While the distributed design of blockchain defends the architecture from direct hacks, most bitcoin users do not interact directly with the blockchain. Instead, they interact via intermediaries. Most workaday users depend on online exchanges that allow users to exchange fiat currency for bitcoin and digital wallets that facilitate payments. and both elements of the bitcoin ecosystem have been subject to high-profile cyberattacks. In August 2016, hackers stole 119,756 bitcoins, worth $82 million in early November, on deposit with the Bitfinex exchange.

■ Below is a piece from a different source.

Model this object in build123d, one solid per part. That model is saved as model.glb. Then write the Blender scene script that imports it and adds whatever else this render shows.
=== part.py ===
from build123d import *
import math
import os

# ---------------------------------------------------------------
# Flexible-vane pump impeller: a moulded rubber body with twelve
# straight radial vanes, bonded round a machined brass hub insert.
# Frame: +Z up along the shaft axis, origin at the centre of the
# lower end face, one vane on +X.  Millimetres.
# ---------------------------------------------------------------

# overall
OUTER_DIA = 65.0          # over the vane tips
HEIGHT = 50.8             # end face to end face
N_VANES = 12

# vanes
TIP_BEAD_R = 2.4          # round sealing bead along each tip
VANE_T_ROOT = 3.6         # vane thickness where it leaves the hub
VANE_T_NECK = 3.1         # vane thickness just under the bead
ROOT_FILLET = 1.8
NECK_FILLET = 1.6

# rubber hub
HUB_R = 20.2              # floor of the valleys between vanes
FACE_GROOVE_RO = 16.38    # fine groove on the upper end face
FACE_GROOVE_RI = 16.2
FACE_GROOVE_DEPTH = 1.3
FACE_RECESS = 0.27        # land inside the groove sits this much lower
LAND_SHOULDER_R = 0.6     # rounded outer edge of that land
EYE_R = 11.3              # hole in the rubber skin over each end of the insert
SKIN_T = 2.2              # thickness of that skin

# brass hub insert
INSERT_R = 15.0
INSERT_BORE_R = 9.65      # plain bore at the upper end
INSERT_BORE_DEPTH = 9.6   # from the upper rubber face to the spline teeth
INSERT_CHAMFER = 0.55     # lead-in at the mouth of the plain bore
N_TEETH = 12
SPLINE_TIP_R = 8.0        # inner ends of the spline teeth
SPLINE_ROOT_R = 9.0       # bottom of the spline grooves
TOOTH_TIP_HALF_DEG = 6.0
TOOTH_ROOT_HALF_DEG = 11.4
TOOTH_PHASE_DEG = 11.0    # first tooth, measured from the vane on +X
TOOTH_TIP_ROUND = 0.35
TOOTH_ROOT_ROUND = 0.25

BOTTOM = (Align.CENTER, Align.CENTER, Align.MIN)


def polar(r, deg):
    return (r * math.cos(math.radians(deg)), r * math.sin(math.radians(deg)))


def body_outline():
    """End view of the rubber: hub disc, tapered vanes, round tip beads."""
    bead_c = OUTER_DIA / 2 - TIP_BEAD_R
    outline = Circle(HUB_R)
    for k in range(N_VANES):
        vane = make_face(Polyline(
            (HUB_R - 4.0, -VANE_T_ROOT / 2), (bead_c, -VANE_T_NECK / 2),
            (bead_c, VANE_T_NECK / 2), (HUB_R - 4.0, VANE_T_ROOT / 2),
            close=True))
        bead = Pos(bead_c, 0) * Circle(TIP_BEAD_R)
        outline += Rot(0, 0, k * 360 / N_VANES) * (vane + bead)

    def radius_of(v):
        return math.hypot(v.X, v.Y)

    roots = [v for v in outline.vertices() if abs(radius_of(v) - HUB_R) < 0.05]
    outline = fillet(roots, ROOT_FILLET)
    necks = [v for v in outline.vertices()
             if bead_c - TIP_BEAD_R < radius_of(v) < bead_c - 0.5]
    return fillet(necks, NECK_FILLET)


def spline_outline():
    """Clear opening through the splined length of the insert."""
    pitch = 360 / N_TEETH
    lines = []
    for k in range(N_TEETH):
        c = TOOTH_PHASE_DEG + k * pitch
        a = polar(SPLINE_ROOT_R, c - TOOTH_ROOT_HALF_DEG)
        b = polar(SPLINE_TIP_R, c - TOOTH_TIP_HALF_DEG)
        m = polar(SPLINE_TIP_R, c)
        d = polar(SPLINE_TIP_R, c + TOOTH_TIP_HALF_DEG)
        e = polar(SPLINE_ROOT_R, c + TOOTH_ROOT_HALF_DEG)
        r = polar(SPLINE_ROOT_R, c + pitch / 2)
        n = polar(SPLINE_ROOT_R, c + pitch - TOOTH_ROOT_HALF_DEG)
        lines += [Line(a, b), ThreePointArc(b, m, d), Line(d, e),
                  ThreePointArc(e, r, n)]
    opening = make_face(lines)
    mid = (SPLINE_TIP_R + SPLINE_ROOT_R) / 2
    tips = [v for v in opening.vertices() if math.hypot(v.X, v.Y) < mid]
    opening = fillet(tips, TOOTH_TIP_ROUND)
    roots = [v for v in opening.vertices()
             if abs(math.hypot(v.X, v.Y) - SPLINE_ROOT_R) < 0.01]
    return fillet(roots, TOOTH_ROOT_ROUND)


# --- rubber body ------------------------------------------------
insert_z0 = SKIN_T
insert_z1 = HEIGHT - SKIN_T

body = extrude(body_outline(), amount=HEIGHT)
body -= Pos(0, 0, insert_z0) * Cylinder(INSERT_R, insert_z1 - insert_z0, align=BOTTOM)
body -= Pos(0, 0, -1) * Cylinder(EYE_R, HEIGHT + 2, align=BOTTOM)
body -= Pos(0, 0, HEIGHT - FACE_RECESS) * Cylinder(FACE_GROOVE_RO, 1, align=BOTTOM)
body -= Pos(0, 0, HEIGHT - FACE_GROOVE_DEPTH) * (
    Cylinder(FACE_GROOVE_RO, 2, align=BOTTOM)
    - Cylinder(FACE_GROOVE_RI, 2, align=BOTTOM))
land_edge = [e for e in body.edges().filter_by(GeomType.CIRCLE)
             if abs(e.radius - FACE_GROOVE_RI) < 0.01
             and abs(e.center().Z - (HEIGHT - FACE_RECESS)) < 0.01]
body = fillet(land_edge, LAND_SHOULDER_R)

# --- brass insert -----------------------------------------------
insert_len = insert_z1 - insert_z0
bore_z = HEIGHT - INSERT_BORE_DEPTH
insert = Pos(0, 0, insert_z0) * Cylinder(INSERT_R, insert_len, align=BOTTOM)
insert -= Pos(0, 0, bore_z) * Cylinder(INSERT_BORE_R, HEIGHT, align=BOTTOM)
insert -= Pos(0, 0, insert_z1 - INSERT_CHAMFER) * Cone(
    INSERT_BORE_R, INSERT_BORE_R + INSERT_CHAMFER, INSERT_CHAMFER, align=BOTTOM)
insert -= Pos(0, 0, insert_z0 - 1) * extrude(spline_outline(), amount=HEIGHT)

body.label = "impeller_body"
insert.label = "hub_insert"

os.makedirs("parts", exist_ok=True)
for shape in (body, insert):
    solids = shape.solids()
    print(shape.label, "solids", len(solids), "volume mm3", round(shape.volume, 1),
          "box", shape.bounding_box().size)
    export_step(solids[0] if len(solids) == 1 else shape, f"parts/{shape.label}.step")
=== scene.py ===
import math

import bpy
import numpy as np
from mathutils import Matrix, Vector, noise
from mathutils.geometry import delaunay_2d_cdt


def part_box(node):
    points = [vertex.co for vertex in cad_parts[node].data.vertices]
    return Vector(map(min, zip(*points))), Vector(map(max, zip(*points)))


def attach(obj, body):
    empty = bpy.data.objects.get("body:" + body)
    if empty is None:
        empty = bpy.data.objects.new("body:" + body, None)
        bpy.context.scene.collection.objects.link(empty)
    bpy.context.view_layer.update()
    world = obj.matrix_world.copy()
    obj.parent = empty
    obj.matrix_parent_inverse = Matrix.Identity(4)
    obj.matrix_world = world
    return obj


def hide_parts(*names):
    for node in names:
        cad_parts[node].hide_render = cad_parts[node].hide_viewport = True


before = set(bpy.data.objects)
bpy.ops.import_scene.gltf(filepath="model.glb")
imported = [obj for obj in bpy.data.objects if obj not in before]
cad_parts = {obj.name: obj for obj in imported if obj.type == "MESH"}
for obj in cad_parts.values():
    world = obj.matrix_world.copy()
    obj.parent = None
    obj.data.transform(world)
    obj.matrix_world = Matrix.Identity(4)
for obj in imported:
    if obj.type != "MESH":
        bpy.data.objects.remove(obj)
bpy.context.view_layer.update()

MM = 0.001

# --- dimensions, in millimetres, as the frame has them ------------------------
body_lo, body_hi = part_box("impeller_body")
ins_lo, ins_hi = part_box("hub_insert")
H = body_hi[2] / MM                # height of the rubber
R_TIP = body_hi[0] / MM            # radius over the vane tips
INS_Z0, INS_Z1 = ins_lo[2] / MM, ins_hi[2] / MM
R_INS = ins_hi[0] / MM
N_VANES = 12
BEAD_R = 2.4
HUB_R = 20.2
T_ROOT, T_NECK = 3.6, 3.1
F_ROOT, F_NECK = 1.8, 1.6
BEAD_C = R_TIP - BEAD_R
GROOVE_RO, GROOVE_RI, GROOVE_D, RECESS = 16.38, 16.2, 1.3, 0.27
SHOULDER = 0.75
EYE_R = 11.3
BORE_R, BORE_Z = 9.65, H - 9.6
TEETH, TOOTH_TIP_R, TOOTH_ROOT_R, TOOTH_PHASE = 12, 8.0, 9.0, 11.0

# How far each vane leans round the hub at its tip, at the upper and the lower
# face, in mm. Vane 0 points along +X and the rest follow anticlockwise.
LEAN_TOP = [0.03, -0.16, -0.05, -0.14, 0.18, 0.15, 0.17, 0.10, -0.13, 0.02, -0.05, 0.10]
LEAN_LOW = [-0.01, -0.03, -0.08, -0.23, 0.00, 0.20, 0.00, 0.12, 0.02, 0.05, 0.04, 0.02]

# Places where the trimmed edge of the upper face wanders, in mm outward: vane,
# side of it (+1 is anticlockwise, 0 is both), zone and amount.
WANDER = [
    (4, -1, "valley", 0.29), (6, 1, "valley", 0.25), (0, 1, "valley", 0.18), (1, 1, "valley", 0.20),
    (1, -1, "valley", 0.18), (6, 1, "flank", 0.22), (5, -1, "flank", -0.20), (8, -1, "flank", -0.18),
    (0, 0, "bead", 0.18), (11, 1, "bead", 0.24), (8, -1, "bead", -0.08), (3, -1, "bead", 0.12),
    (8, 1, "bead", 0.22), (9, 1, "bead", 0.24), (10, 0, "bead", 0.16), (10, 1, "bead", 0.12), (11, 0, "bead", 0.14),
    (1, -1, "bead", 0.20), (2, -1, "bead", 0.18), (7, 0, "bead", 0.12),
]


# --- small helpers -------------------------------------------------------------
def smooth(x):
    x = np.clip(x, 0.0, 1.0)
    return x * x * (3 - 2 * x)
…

For pure spectacle, nothing beats the implosion of the erstwhile premier bitcoin exchange, Mt. Gox. In 2014, the exchange filed for bankruptcy, saying hackers had stolen 850,000 bitcoins, worth some $590 million in mid-November. Only 24 percent of those coins have been recovered, and Japanese prosecutors have charged ex-CEO Mark Karpeles with embezzlement. Multiple in-depth reports since the incident have described unorthodox management practices at the company.

In short: Blockchain technology is relatively safe. In the absence of bad actors, trading in bitcoin is too. It's only when you add people to the mix that things start to get complicated. But that is true about everything.